Cette BD évoque un sujet rarement traité dans ce format, celui de la Prohibition, à la fois au Canada et aux Etats-Unis. Pour cela, nous suivons le destin de Lilian Miner, alias Queen Lil, et de sa maison de passe, le Palace of Sin. Situé à la frontière entre les deux pays, cet hôtel devient un lieu à la fois de prostitution et de trafics en tout genre, sous la direction d’une femme ambitieuse.

Les auteurs n’abordent absolument pas le côté érotique de cet endroit. Condamnée à plusieurs reprises pour cela (et pas que pour ça), Lilian Miner est ici abordée d’abord et avant tout comme une figure de femme libre, entrepreneuse à succès, habile dans ses relations professionnelles, personnelles et politiques.
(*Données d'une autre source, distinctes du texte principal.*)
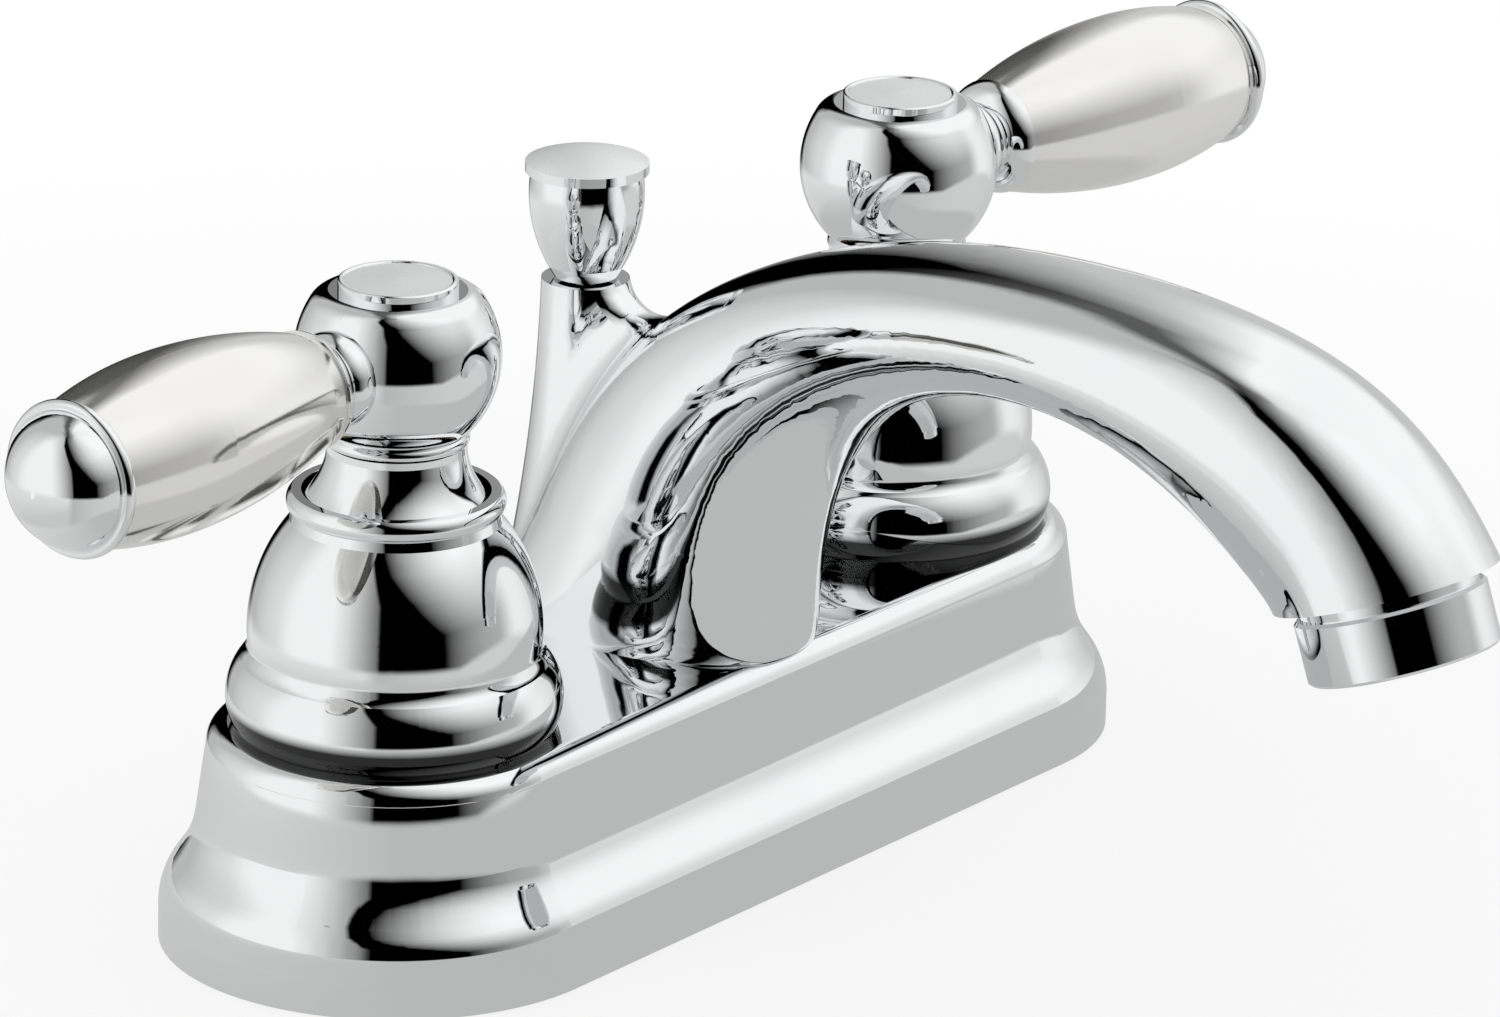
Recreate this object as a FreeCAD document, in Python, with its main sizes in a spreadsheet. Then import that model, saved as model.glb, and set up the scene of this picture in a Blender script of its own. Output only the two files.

A travers cette histoire romancée (nous ne sommes pas ici tout le temps dans la biographie fidèle), les auteurs abordent des thématiques multiples. Tout d’abord la place des Amérindiens dans des sociétés qui se modernisent par l’industrialisation et le développement des transports mécanisés.

Ensuite, la fonction extrêmement importante des associations de lutte contre la consommation d’alcool, de part et d’autre de la frontière. Derrière ces associations s’organisent avant l’heure des lobbies extrêmement puissants, se retrouvent des financements idéologiques d’Eglises ou d’ambitieux politiques, se cachent des actions et des faits pas toujours recommandables.

Enfin, le livre retrace des destins contrariés de femmes, dans une société qui a tendance à les caricaturer et à les maintenir à des places précises., Nous suivons le parcours de plusieurs d’entre elles, entre joies, violences, destins brisés, ambitions et volonté de s’émanciper.

Au final, les auteurs nous proposent une BD très riche en thématiques, en informations (beau dossier à la fin de la BD) et en personnages hauts en couleur. A travers la personnalité très forte de Queen Lil, ce sont plusieurs pans de l’histoire nord-américaine qui sont traités de manière précise et nuancée. Un vrai plaisir de lecture.